Dataset content.
* begin *

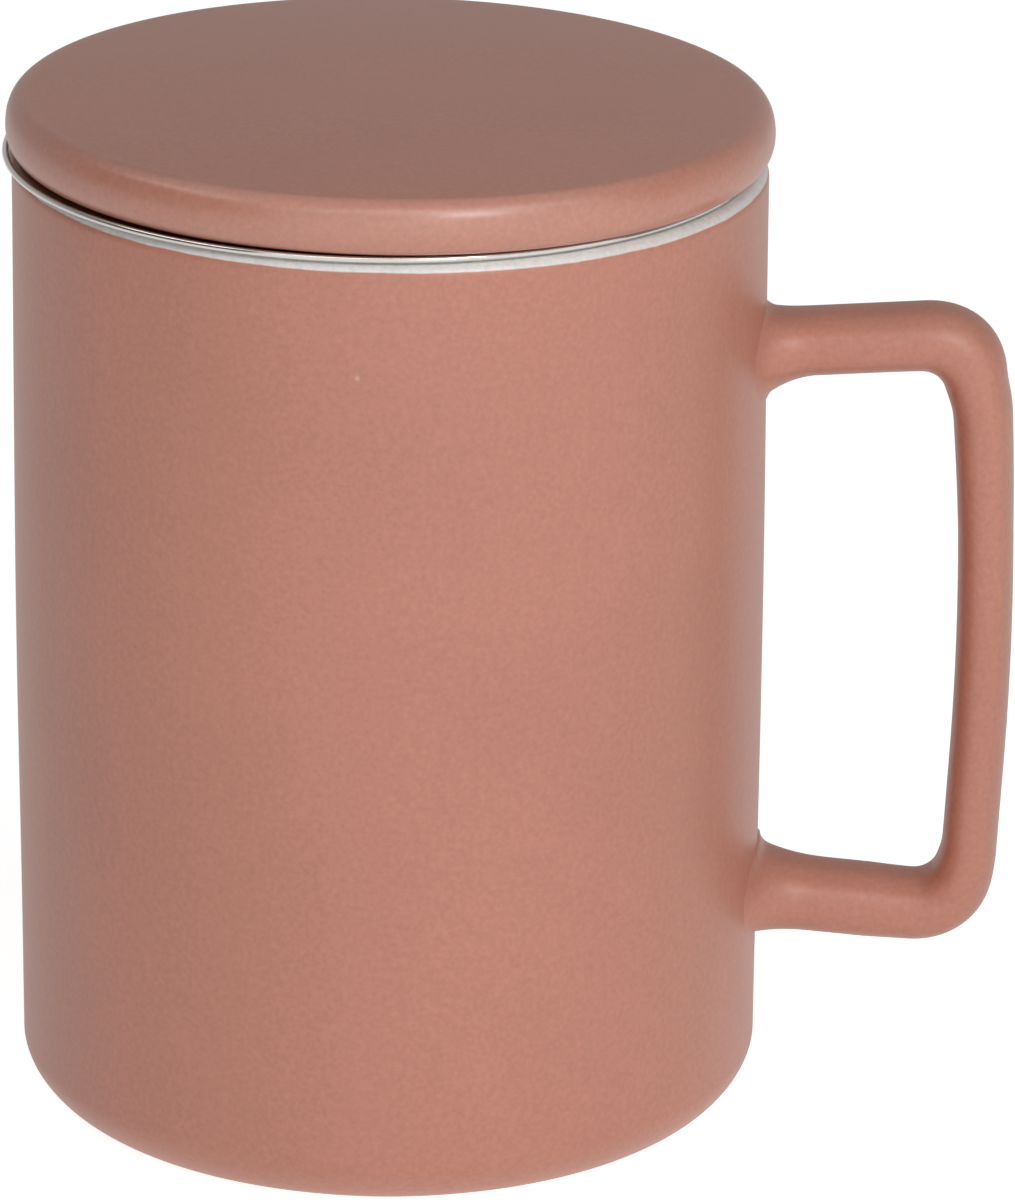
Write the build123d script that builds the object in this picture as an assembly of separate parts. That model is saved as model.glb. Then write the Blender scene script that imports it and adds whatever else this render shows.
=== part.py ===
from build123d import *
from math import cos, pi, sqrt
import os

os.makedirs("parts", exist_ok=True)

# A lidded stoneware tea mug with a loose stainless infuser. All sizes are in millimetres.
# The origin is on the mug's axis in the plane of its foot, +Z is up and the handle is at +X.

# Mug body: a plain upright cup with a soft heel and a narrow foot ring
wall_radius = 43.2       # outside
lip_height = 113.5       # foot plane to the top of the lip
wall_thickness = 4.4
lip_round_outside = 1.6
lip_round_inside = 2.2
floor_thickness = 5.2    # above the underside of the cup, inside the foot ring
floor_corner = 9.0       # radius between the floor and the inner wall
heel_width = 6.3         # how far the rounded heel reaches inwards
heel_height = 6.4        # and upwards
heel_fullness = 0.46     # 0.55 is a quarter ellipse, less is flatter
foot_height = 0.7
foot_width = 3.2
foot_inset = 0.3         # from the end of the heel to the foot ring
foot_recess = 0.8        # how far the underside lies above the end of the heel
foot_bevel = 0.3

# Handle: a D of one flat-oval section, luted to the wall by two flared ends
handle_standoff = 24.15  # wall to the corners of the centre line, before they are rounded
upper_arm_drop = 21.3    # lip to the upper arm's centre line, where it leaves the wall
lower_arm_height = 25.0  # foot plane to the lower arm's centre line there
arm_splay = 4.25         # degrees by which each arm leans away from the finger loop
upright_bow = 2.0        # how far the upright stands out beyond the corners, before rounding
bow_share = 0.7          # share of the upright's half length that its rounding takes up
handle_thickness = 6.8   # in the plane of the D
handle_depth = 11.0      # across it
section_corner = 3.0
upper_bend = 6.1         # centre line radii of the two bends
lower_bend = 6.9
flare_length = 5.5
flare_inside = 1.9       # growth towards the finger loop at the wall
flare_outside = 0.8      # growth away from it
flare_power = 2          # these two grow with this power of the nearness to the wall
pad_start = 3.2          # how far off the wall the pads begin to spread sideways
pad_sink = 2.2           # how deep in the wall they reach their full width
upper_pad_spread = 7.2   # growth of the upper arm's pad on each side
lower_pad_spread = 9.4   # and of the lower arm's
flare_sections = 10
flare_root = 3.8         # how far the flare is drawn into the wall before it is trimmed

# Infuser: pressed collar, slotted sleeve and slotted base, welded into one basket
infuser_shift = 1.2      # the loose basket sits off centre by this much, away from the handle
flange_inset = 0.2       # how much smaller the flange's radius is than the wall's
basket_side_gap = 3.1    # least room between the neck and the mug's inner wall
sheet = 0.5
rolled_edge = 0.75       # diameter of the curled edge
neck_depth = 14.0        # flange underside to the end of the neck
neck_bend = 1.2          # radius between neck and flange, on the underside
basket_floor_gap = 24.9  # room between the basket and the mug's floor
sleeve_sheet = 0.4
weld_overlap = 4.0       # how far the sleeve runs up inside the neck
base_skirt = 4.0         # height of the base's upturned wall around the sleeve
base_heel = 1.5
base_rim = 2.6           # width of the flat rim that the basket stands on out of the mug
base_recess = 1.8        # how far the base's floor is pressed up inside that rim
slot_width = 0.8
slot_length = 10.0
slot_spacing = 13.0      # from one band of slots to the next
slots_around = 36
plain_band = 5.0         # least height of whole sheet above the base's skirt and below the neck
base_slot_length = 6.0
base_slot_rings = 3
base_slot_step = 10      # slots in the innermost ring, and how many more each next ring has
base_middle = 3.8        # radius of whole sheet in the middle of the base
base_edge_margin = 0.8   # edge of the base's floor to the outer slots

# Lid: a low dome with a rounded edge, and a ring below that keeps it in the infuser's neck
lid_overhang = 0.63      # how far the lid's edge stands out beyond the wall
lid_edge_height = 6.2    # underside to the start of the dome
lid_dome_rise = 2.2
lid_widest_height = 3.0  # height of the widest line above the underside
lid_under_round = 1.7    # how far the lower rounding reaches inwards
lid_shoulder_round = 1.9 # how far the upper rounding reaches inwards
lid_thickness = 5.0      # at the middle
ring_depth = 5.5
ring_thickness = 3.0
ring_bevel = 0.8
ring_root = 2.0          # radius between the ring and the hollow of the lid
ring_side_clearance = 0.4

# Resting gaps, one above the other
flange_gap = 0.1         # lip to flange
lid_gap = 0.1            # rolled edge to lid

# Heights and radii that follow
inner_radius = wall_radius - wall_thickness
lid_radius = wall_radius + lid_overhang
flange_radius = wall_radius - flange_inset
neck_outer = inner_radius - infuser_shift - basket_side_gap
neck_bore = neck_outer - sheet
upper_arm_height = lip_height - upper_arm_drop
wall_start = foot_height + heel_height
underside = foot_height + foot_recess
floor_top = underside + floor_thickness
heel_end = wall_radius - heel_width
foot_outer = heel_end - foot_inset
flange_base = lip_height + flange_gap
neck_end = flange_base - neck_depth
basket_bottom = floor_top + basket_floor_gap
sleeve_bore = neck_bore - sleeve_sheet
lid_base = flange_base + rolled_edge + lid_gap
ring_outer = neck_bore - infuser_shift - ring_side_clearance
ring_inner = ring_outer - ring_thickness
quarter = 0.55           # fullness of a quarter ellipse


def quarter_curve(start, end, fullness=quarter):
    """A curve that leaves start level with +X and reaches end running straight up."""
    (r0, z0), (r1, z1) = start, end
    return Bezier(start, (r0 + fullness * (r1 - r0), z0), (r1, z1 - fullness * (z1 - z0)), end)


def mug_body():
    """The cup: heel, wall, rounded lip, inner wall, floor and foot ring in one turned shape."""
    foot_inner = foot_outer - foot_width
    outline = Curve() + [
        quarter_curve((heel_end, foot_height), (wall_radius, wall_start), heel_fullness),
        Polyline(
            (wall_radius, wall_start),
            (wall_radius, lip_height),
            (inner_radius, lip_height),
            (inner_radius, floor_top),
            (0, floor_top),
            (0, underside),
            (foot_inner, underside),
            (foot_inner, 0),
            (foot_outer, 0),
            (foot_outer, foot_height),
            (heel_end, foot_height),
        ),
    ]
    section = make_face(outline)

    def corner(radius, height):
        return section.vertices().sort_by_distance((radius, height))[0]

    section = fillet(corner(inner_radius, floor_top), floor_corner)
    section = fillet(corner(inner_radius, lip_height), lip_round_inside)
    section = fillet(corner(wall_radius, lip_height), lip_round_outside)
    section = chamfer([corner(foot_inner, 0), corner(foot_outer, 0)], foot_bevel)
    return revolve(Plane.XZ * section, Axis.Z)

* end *
* begin *

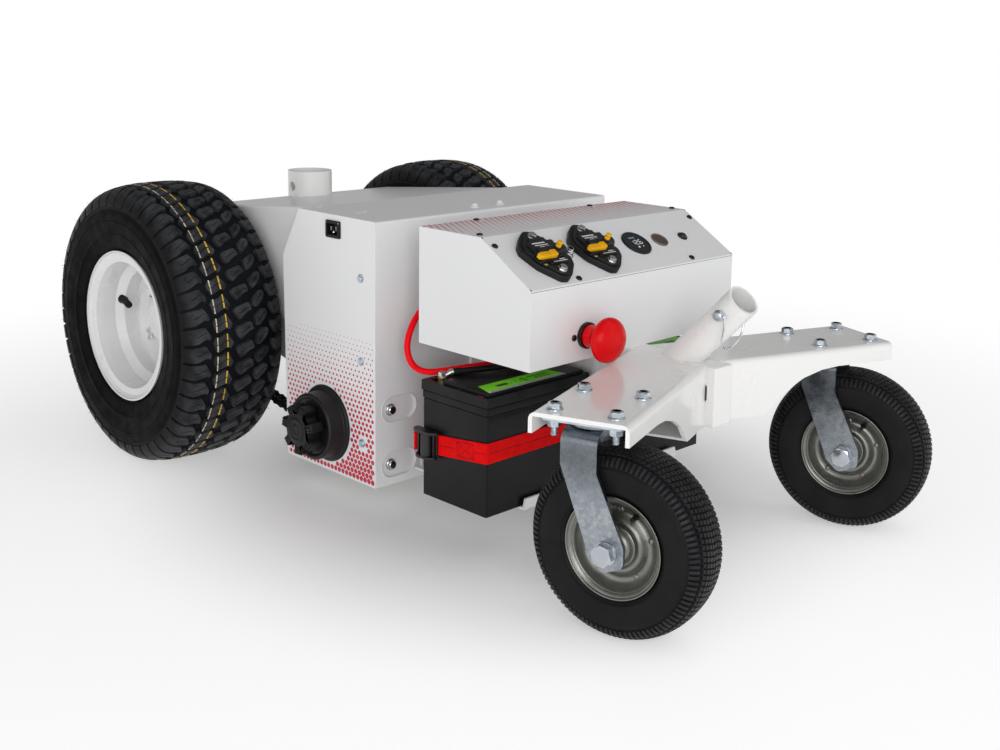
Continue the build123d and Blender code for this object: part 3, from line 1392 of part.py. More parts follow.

* end *
* begin *

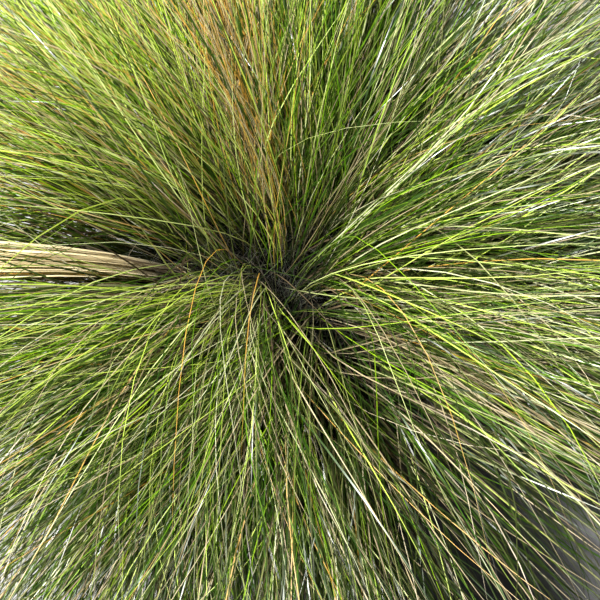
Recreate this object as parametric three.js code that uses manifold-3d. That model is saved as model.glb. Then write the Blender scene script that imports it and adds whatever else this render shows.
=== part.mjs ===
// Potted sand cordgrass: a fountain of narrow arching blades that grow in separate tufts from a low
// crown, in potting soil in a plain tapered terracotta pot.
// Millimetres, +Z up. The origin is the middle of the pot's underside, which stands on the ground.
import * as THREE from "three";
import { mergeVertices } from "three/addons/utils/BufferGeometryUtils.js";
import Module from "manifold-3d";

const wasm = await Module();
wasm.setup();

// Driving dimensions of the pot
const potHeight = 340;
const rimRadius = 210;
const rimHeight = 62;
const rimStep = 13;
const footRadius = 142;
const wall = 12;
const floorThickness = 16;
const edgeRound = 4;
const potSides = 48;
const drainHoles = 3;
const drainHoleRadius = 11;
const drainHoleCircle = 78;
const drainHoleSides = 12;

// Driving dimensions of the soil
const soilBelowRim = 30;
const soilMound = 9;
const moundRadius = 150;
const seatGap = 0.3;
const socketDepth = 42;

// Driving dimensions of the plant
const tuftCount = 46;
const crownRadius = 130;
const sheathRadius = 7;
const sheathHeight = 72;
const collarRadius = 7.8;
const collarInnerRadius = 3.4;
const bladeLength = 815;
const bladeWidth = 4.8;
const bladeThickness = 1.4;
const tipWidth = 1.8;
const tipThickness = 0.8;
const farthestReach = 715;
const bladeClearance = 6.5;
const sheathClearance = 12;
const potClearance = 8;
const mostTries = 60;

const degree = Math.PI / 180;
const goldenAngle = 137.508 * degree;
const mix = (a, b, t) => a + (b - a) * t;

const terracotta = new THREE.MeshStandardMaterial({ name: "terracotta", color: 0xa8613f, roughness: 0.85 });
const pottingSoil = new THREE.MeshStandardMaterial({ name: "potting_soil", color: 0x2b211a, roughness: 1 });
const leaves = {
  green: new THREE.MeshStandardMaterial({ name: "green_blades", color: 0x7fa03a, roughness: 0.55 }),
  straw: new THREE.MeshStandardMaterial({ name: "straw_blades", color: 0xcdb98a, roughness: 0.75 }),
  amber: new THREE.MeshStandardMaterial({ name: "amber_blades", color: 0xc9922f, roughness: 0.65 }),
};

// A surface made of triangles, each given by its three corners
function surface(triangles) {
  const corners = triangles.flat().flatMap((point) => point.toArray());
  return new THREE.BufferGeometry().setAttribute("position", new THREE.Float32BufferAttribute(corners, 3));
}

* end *

Problem requirements.
Extract every line containing the string "else" from the material.

Answer in full.
Write the build123d script that builds the object in this picture as an assembly of separate parts. That model is saved as model.glb. Then write the Blender scene script that imports it and adds whatever else this render shows.
Recreate this object as parametric three.js code that uses manifold-3d. That model is saved as model.glb. Then write the Blender scene script that imports it and adds whatever else this render shows.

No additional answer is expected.